Meet the IB student from a low-income Mexican family who attracted more than US$1million in university scholarships
“I always wanted to go to college. Except I was worried about the prices because college is pretty expensive.”
Darlene Diaz need worry no more. This 17-year-old IB student from Chicago received offers totaling more than US$1 million in college scholarships.
She applied to 19 American colleges in all, and was accepted by no less than 10. The one she finally opted for is Davidson College, in Davidson, North Carolina, where she will study biochemistry in preparation for medicine.
A straight-A student, Darlene is currently studying the IB Diploma Programme (DP) at John F Kennedy High School in Chicago, Illinois. The daughter of Mexican immigrants who didn’t get the chance to finish high school themselves (her father is a forklift driver, her mother works for a janitorial company), she feared she would lack sufficient funds to study at college.
“My dad was worried I would have to skip college and end up at a low-wage job when they wanted more for me,” Darlene told the Chicago Sun Times.
But she was determined not to give up on her dreams. Advised by counsellors on how to apply for college scholarships, she spent much of her junior year filling in application forms. “Honestly, it was a part-time job,” she told NBC Chicago. “I had to be really organized, and I wrote down all the deadlines.”
But the hard work was all worth it. Among the 10 colleges that accepted her, she was offered dozens of scholarships, totalling US$1,096,000.
“It’s amazing that we have a student who has an over a million-dollar mind,” said her high school principal, George Szkapiak when interviewed on Chicago TV programme The Jam. “It’s an honour not only to our school community and the teachers who have taught this amazing student, but obviously a testament to her parents.”
Darlene’s high school IB coordinator praised all the hard work she completed while applying to the various universities. He said it was an example of how IB students dedicate themselves to preparing for their next stage of education.
“They really understand themselves as learners, and are able to take that to university and beyond,” he told The Jam. “They understand themselves as members of a much larger community.”
Darlene embarked on her DP studies at John F Kennedy High School with real vigour. During her senior year she joined the school drama club, and was a member of the National Honor Society. In March this year she worked on the committee that led the Gun Violence Forum, inviting local and state politicians to speak publicly on the reasons for and possible solutions to gun violence.
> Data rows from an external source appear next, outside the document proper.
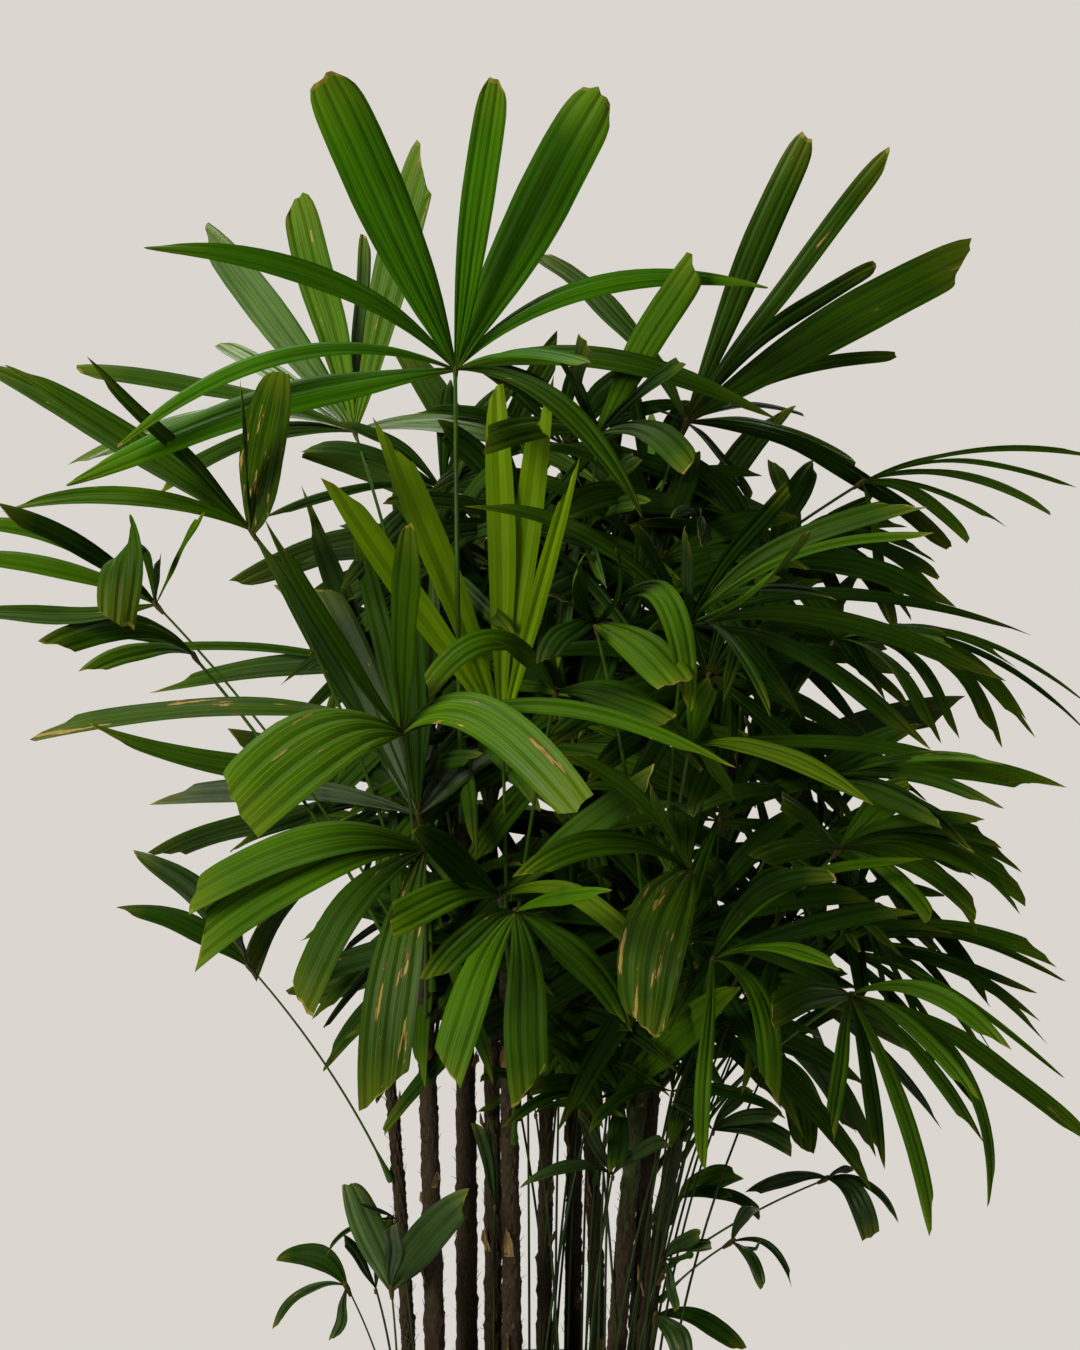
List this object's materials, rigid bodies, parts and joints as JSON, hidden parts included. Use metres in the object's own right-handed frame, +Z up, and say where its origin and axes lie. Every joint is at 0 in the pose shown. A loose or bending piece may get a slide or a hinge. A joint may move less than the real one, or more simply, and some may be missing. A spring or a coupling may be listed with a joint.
{
  "type": "lady palm",
  "caption": "Lady palm in a plain round pot: a clump of slender fibre-clad canes that bear fan-shaped fronds of long pleated fingers on thin stalks.",
  "frame": {"origin": "centre of the pot's flat underside, on the floor", "axes": "+Z up, -Y towards the side that the picture shows, +X to its right"},
  "size_m": [1.2934, 1.0457, 1.6694],
  "materials": {
    "pot": "satin",
    "soil": "matte",
    "cane": "matte",
    "frond": "satin",
    "frond_young": "satin",
    "mass": "satin"
  },
  "bodies": {
    "root": {"pot": "pot", "soil": "soil", "cane_1": "cane", "cane_2": "cane", "cane_3": "cane", "cane_4": "cane", "cane_5": "cane", "cane_6": "cane", "cane_7": "cane", "cane_8": "cane", "cane_9": "cane", "cane_10": "cane", "cane_11": "cane", "frond_crown": "frond", "frond_crown_back": "frond", "frond_left_high": "frond", "frond_left_folded": "frond", "frond_left_short": "frond", "frond_left_level": "frond", "frond_right_high": "frond", "frond_middle_high": "frond", "frond_right_fan": "frond", "frond_front_left": "frond", "frond_young": "frond_young", "frond_middle": "frond", "frond_middle_arched": "frond", "frond_left_upright": "frond", "frond_left_low": "frond", "frond_front_middle": "frond", "frond_front_low": "frond", "frond_right_front": "frond", "frond_right_bright": "frond", "frond_right_low": "frond", "frond_left_lone": "frond", "frond_right_arching": "frond", "frond_right_behind": "frond", "frond_right_wide": "frond", "frond_right_middle": "frond", "frond_right_broad": "frond", "frond_right_spray": "frond", "frond_right_hanging": "frond", "frond_right_drooping": "frond", "frond_low_middle": "frond", "frond_sucker_left": "frond", "frond_sucker_far_left": "frond", "frond_low_right": "frond", "frond_low_far_right": "frond", "frond_low_dark": "frond", "frond_low_front": "frond", "frond_far_1": "frond", "frond_far_2": "frond", "frond_far_3": "frond", "frond_far_4": "frond", "frond_far_5": "frond", "frond_far_6": "frond", "frond_far_7": "frond", "mass_upper": "mass", "mass_right": "mass", "mass_lower": "mass", "mass_left": "mass"}
  },
  "joints": []
}
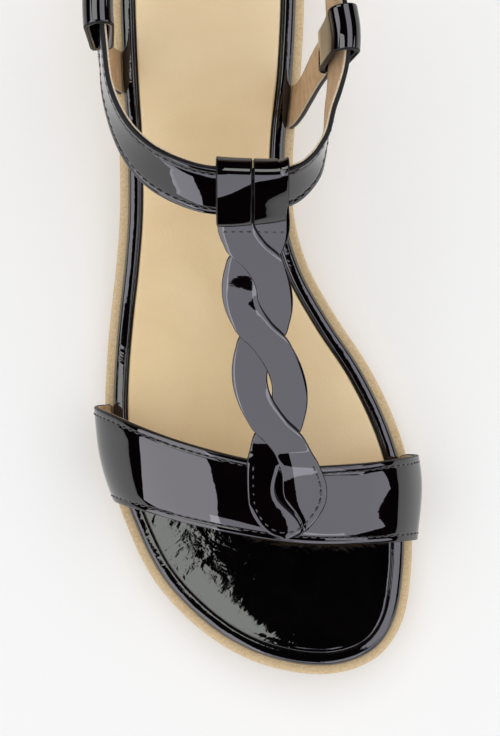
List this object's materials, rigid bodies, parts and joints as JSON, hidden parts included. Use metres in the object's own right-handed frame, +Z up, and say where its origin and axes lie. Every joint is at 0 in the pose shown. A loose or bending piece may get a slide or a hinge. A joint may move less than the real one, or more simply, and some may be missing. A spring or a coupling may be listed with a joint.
{
  "type": "sandal",
  "caption": "A right T-bar sandal in black patent leather, with a twisted bar, an ankle strap run through folded sleeves, a pale gold sock and a tan low wedge sole.",
  "frame": {"origin": "middle of the sandal's box, on the floor", "axes": "+Y from the toe to the heel, +X to the inner (medial) side of the foot, +Z up"},
  "size_m": [0.0956, 0.25, 0.1152],
  "materials": {
    "sole_rubber": "matte tan rubber with a fine grain",
    "patent": "black patent leather with a deep gloss",
    "gold_leather": "pale gold metallic leather, satin"
  },
  "bodies": {
    "root": {"sole": "sole_rubber", "footbed": "patent", "insole_sock": "gold_leather", "t_strap_upper": "patent", "ankle_strap": "patent", "quarter_strap_medial": "patent", "quarter_strap_lateral": "patent"}
  },
  "joints": []
}
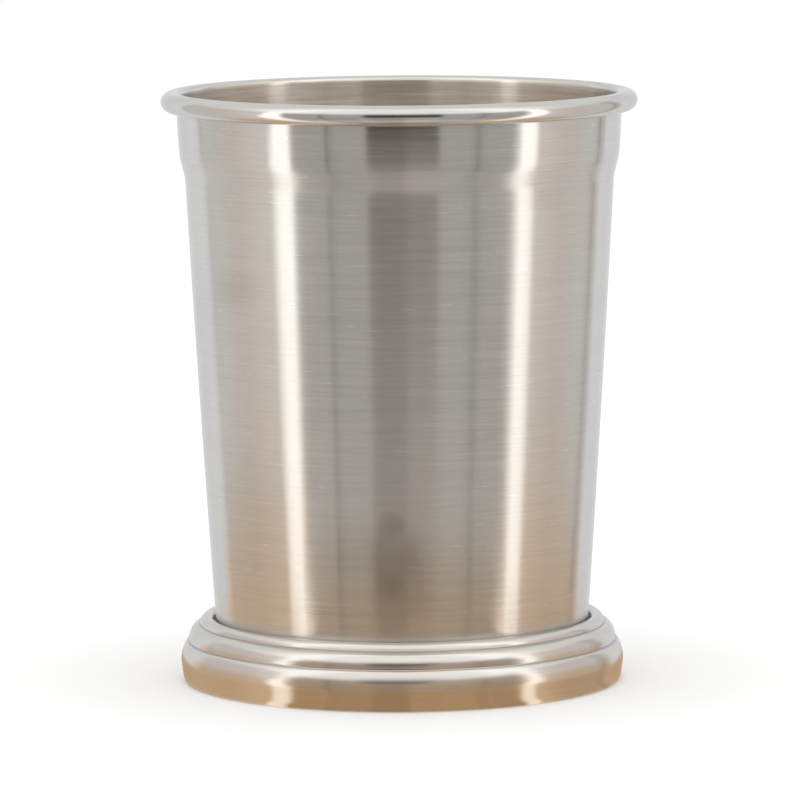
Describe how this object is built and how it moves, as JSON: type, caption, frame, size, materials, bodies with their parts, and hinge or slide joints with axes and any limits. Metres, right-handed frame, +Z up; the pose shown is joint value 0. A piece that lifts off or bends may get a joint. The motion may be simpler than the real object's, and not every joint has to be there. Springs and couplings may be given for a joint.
{
  "type": "julep cup",
  "caption": "Tapered drinking cup of brushed steel with a curled rim and a stacking shoulder, standing in a hollow stepped foot ring closed by a base plate.",
  "frame": {"origin": "centre of the resting plane under the foot", "axes": "+Z up along the cup's axis, +X and +Y level"},
  "size_m": [0.0868, 0.0868, 0.108],
  "materials": {
    "cup_steel": "brushed around the cup, with a polished rim bead",
    "foot_steel": "satin polished",
    "plate_steel": "brushed in rings",
    "solder": "dull solder",
    "weld_metal": "dark as welded"
  },
  "bodies": {
    "root": {"cup_body": "cup_steel", "foot_ring": "foot_steel", "base_plate": "plate_steel", "seam_solder": "solder", "floor_welds": "weld_metal"}
  },
  "joints": []
}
She is also involved in civic programmes outside of her school including the Illinois Tech Global Leaders Program, Chicago Scholars, and Future Leaders of Chicago.
“I have known Darlene since the first day she set foot at Kennedy,” said her principal in the Chicago Sun Times. “She has developed into the kindest, most passionate, and tremendously talented student our school could possibly imagine producing. As a father of three daughters, I hope my girls grow up to become just like Darlene.”
Darlene herself is proud of the example she is setting. “The path I am taking to college is going to give my siblings a good example,” she told NBC Chicago. “And the rest of the family, seeing that their decision to come to the United States was not in vain. This really is happening. This is a dream come true.”
Darlene has advice for other students from low-income backgrounds who wish to apply for university scholarships.
“As much as I tried, there’s a lot of rejection during this process. I did face rejection. But I [wasn’t] scared of that. Neither should anyone else be.”
“Even though there are some schools that you might not expect to land on your [application] list, research more about them. They might end up falling in love with you, and you might just fall in love with them.”